Soñar detrás de los muros: Por qué la salud mental de lxs adolescentes infractores es una deuda política
Redacción Fululu
En el Centro de Adolescentes Infractores (CAI) de Esmeraldas, los muros no solo delimitan espacios: muchas veces, también marcan destinos prefabricados. Entre rejas, rutinas estrictas y miradas desconfiadas, el futuro suele parecer un callejón sin salida. Pero en estos días, algo distinto ocurrió entre esos muros: por unas horas, el espacio se llenó de música, dibujos y, sobre todo, de preguntas que rara vez se formulan en estos lugares. ¿Quién soy? ¿Qué quiero ser?
Comenzó con un simple baile. Un calentamiento para soltar el cuerpo, sí, pero también para soltar tensiones, miedos y esas máscaras que se aprenden a usar en contextos de encierro. En un lugar donde cada movimiento está controlado, reírse, moverse sin instrucciones y sentirse visto sin ser juzgado se convierte, aunque no lo parezca, en un pequeño acto de resistencia.
Detrás de cada adolescente del CAI hay una historia de fracturas: familias rotas, calles que criaron antes que la escuela, un Estado que solo aparece para castigar. El sistema suele reducirlos a un número de expediente, a un «caso» que resolver. Pero en estas sesiones —guiadas por psicólogas, un médico voluntario de la Fundación Lunita Lunera y guardias que por un día cambiaron la vigilancia por la escucha—, esos chicos pudieron trazar sus propias líneas de tiempo. Pasados dolorosos, sí, pero también presentes sostenidos por redes afectivas (un hermano, un hijo, un amigo) y futuros imaginados: «Quiero estudiar mecánica», «Ser buen padre», «Algún día tener mi propio negocio».
Aquí hay una verdad incómoda: cuando un adolescente infractor dice «quiero ser mejor», no está pidiendo clemencia, sino reclamando lo que la sociedad le debe.

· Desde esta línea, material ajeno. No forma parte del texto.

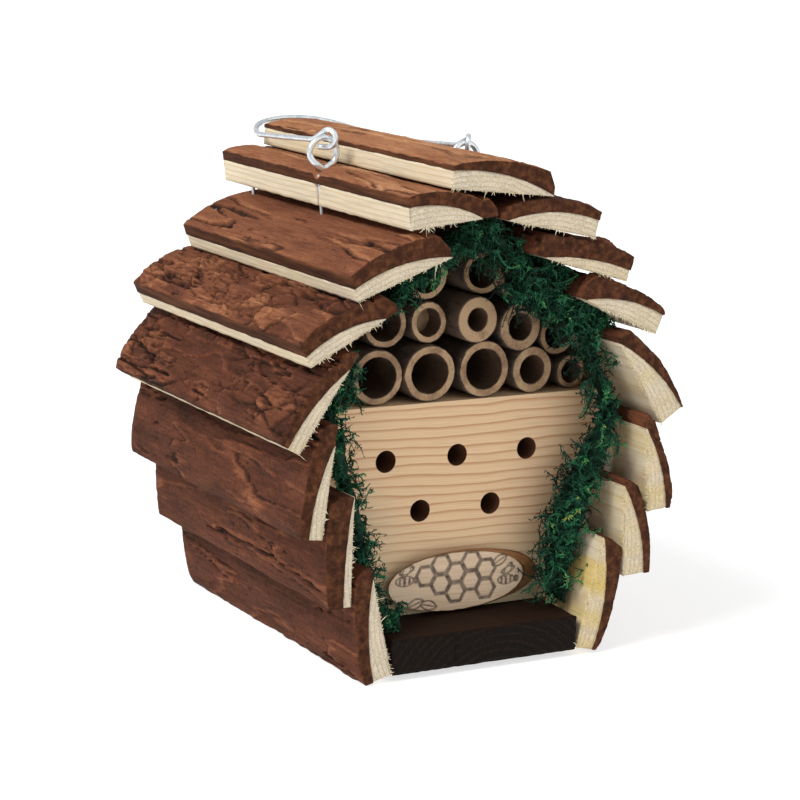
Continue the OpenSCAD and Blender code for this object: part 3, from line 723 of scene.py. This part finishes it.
# The base board: a gridded box with slightly worn corners, rings centred under its front end, and a
# drying crack down the front that runs back along the top
def makeBase():
    low, high = (np.array(corner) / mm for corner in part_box("base_board"))
    corner, faces = boxSkin(*baseLooks["cells"])
    a, b, c = corner.T
    x = low[0] + a * (high[0] - low[0])
    z = low[2] + b * (high[2] - low[2])
    y = low[1] + c * (high[1] - low[1])
    seed = baseLooks["seed"]
    heartX, heartZ = baseLooks["ringHeart"]
    extremes = ((a == 0) | (a == 1)).astype(int) + ((b == 0) | (b == 1)) + ((c == 0) | (c == 1))
    worn = np.where(extremes >= 2, 0.3 + 0.25 * roughNoise(x / 4 + z, y / 4, seed, 3), 0.0)
    x = x - np.sign(a - 0.5) * worn * ((a == 0) | (a == 1))
    y = y - np.sign(c - 0.5) * worn * ((c == 0) | (c == 1))
    z = z - (b == 1) * worn
    line = (baseLooks["crackAt"] + 0.6 * smoothNoise(z / 3, y * 0, seed)
            + 1.2 * smoothNoise(y / 30, z * 0, seed + 2))
    crack = np.exp(-((x - line) / 0.35) ** 2) * ease(-y, 0, 60)
    rings = 0.12 * np.sin(np.hypot(x - heartX, z - heartZ) * 2 * math.pi / baseLooks["ringPitch"])
    y = y + np.where(c == 0, 0.6 * crack + 0.12 * roughNoise(x / 1.5, z / 1.5, seed + 5, 3) + 0.24 + rings, 0)
    z = z - np.where(b == 1, 0.4 * crack + 0.15 * np.abs(roughNoise(x / 2.0, y / 30, seed + 7, 3)), 0)
    grain = np.column_stack([np.hypot(x - heartX, z - heartZ), x, y])
    top = (b == 1) & (c > 0) & (c < 1)
    tint = np.clip(0.75 * top + 0.2 - crack, 0, 1)
    points = np.column_stack([x, y, z])
    makePiece("baseBoard", points, [turnOutward(points, faces)], stained, "stained_wood", ["base_board"],
              grain=grain, tint=tint, end=((c == 0) | (c == 1)).astype(float))


makeBase()


# Gives a CAD node that is already the right shape its material and its grain: mm across the rings, along
# them, and lengthwise, each worked out from x, y and z by a row of the given 3 x 3 table
def dressNode(node, material, table, **attributes):
    mesh = nodes[node].data
    addAttributes(mesh, {"grain": nodePoints(node) @ np.array(table).T, **attributes})
    mesh.materials.clear()
    mesh.materials.append(material)


sapwood = (23, 29)                                # heights over the block's foot in mm where it fades out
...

Porque detrás de cada chico en conflicto con la ley, hay un país que ya lo falló antes. Invertir en su salud mental no es caridad, sino justicia reparadora. No se trata de romantizar sus errores, sino de entender que el castigo sin oportunidades solo alimenta el ciclo de la violencia.
Al final, lo que ocurrió en el CAI de Esmeraldas no fue solo un taller. Fue un recordatorio de que incluso tras los muros más altos, hay sueños que no se resignan a morir. Y de que, si algo puede romper las cadenas de la reincidencia, no son los discursos de mano dura, sino la posibilidad concreta de creer en un futuro distinto.
La pregunta es: ¿estamos dispuestos a construir ese futuro con ellos?